--- start of Data block ---

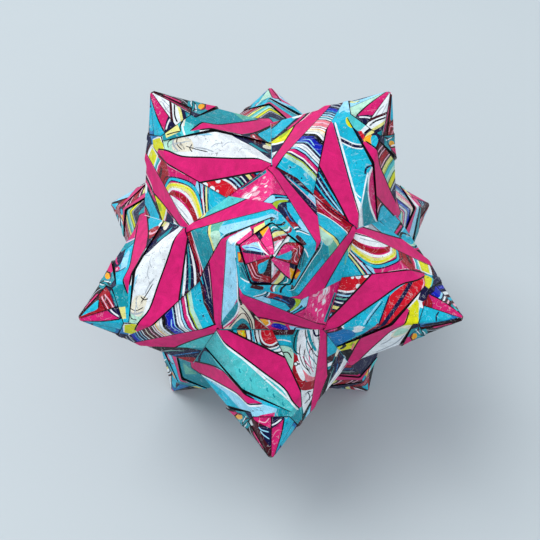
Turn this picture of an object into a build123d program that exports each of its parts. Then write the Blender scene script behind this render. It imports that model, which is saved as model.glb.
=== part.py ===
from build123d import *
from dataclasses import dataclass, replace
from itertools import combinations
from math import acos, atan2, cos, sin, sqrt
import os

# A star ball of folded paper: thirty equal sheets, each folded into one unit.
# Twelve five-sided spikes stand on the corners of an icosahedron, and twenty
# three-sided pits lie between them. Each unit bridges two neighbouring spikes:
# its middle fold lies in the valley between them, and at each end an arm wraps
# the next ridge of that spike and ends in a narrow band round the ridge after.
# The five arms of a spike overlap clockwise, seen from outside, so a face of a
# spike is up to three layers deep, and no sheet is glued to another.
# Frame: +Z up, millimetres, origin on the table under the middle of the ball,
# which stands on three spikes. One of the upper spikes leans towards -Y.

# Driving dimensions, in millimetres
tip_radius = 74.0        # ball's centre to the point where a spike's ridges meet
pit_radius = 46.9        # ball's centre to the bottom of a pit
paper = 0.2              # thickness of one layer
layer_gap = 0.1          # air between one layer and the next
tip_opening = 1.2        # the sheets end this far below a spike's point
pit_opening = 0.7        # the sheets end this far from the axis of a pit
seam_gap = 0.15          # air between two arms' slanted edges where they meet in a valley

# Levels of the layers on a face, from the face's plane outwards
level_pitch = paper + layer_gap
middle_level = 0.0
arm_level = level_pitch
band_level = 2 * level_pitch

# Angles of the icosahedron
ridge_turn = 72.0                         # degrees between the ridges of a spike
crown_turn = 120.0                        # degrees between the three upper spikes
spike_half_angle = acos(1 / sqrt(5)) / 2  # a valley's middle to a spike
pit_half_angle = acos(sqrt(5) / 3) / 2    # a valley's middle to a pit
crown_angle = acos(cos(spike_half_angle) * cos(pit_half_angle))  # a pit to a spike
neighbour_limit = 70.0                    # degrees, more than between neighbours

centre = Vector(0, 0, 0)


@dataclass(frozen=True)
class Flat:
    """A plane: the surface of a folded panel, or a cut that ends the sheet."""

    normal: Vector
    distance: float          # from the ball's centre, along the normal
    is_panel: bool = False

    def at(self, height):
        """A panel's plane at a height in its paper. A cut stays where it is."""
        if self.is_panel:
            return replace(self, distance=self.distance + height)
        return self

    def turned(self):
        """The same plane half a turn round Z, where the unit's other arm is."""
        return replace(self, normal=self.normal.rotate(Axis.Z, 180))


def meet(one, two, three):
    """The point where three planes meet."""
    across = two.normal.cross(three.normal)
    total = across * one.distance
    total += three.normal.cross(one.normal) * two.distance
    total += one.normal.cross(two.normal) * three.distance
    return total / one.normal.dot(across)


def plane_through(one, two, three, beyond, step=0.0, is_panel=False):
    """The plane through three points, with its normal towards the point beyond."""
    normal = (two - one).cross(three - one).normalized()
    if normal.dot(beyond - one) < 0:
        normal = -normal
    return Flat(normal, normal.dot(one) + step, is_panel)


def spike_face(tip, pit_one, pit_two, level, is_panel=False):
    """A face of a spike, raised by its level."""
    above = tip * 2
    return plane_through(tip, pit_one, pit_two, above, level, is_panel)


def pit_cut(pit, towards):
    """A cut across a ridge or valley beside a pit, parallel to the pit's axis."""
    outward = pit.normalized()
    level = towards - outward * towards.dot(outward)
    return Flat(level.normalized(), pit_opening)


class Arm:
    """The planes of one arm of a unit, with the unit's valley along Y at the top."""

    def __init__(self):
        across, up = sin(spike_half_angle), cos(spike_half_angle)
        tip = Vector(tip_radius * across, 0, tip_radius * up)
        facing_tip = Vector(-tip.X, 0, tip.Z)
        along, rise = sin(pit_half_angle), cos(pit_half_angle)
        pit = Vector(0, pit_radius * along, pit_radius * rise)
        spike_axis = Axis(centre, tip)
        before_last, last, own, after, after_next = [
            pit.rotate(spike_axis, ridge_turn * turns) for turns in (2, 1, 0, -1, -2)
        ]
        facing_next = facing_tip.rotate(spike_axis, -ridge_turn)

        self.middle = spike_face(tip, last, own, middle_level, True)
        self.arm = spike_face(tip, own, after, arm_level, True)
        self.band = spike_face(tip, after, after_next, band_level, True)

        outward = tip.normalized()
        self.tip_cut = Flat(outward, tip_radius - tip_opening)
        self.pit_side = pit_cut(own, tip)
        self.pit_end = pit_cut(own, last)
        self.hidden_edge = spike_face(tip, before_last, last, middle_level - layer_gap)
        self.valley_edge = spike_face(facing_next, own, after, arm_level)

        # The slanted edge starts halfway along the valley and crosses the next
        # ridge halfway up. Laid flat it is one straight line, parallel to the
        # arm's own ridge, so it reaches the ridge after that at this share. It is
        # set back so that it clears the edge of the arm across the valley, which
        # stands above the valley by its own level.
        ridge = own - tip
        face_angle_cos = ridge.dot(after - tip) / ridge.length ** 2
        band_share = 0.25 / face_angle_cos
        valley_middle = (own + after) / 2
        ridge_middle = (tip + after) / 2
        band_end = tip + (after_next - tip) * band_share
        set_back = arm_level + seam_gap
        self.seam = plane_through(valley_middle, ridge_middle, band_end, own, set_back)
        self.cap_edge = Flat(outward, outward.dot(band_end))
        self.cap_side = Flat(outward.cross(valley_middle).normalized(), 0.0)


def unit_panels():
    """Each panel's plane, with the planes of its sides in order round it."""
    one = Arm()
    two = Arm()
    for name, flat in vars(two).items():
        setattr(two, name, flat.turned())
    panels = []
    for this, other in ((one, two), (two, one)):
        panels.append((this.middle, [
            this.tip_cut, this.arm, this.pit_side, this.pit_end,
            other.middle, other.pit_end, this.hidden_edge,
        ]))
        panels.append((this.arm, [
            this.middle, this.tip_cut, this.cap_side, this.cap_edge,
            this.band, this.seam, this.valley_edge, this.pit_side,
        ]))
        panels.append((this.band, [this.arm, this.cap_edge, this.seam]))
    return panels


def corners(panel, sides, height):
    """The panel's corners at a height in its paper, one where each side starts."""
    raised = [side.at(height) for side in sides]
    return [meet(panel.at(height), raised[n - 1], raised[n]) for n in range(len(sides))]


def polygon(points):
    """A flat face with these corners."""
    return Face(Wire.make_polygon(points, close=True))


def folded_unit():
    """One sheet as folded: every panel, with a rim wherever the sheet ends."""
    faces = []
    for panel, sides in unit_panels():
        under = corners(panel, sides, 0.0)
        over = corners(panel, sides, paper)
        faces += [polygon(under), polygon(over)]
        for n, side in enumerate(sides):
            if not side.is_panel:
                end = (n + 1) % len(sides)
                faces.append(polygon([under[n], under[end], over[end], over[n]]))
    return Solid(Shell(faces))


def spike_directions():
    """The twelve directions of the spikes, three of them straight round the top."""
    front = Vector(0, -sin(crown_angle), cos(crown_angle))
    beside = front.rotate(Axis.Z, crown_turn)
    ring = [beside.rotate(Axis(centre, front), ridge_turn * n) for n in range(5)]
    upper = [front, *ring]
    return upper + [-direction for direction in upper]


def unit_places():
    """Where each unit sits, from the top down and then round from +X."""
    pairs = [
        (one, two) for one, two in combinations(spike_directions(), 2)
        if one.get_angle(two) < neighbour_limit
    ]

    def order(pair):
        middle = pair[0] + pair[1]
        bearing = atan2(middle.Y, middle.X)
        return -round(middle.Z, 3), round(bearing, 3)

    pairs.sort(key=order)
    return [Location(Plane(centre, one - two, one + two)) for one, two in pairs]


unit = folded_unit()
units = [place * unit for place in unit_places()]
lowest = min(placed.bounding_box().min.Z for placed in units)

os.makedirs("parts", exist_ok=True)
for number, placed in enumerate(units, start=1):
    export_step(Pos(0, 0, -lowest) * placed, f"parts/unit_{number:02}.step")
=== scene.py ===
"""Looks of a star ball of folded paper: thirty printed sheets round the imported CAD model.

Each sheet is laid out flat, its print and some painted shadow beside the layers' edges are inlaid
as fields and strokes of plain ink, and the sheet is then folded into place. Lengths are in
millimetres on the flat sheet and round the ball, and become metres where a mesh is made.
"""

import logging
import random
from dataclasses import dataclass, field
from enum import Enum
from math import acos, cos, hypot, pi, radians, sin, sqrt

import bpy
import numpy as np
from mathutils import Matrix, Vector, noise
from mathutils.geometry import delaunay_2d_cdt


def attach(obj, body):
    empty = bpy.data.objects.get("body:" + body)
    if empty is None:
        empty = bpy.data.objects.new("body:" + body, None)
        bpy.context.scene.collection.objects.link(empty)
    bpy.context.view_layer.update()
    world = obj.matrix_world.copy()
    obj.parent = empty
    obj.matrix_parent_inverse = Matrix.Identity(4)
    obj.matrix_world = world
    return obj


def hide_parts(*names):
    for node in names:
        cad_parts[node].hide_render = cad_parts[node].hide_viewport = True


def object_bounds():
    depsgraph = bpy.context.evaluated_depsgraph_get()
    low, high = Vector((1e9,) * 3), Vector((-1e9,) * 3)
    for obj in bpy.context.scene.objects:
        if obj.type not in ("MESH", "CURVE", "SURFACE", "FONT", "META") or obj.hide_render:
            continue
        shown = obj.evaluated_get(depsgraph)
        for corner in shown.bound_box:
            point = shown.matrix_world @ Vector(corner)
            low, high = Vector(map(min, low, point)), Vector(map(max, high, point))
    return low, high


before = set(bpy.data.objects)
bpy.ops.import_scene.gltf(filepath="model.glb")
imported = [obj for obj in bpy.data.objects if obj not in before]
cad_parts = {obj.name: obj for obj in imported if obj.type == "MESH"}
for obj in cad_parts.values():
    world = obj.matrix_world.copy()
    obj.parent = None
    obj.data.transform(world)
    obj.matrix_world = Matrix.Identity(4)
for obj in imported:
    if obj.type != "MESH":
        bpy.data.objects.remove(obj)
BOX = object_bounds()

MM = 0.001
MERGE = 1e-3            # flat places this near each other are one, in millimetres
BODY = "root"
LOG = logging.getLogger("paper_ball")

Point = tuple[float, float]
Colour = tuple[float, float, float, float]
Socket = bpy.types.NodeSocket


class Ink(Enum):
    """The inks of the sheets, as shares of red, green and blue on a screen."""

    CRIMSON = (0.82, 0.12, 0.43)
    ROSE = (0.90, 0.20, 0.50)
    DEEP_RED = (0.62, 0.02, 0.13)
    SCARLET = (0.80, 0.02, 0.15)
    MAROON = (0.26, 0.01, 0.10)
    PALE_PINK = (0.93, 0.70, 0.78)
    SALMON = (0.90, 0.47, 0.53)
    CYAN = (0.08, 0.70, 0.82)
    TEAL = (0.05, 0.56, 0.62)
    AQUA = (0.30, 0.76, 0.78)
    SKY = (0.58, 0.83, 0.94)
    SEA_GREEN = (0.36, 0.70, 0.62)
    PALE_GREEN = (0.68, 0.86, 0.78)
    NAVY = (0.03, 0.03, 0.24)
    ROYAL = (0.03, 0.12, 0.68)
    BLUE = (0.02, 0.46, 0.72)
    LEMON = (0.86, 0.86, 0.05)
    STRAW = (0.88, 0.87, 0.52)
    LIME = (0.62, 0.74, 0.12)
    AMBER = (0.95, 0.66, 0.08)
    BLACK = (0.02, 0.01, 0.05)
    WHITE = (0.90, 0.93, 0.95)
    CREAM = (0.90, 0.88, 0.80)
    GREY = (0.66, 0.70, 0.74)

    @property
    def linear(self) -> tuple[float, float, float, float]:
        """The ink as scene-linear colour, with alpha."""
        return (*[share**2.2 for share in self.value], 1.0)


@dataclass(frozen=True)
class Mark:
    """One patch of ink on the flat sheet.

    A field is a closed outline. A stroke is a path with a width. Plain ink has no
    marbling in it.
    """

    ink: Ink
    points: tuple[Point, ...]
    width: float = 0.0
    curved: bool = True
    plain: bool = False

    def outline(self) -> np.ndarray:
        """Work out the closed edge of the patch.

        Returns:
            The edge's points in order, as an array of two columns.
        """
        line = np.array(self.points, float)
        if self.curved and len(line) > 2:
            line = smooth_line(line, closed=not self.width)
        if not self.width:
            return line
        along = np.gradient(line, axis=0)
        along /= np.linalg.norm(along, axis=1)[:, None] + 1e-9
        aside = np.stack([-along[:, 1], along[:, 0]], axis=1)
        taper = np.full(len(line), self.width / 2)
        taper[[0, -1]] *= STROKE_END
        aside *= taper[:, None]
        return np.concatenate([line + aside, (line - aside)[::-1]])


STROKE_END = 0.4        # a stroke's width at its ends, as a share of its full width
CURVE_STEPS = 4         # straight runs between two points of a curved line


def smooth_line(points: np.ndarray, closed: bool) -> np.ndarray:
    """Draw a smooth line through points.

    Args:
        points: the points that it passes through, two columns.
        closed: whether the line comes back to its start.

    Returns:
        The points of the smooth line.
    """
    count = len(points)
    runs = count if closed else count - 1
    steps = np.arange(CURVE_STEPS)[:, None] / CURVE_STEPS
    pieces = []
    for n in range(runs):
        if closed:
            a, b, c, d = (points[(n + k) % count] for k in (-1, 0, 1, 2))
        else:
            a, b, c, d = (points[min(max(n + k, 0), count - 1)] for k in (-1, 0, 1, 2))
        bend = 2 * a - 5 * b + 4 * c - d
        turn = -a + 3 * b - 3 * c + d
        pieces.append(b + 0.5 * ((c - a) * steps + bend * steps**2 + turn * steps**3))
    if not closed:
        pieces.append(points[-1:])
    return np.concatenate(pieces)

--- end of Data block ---

*Exercise objective*
Give again the run of lines that opens at the line with "unit = folded_unit()" and closes at the line with "imported CAD model.", exactly, and only that run.

*Full answer*
unit = folded_unit()
units = [place * unit for place in unit_places()]
lowest = min(placed.bounding_box().min.Z for placed in units)

os.makedirs("parts", exist_ok=True)
for number, placed in enumerate(units, start=1):
    export_step(Pos(0, 0, -lowest) * placed, f"parts/unit_{number:02}.step")
=== scene.py ===
"""Looks of a star ball of folded paper: thirty printed sheets round the imported CAD model.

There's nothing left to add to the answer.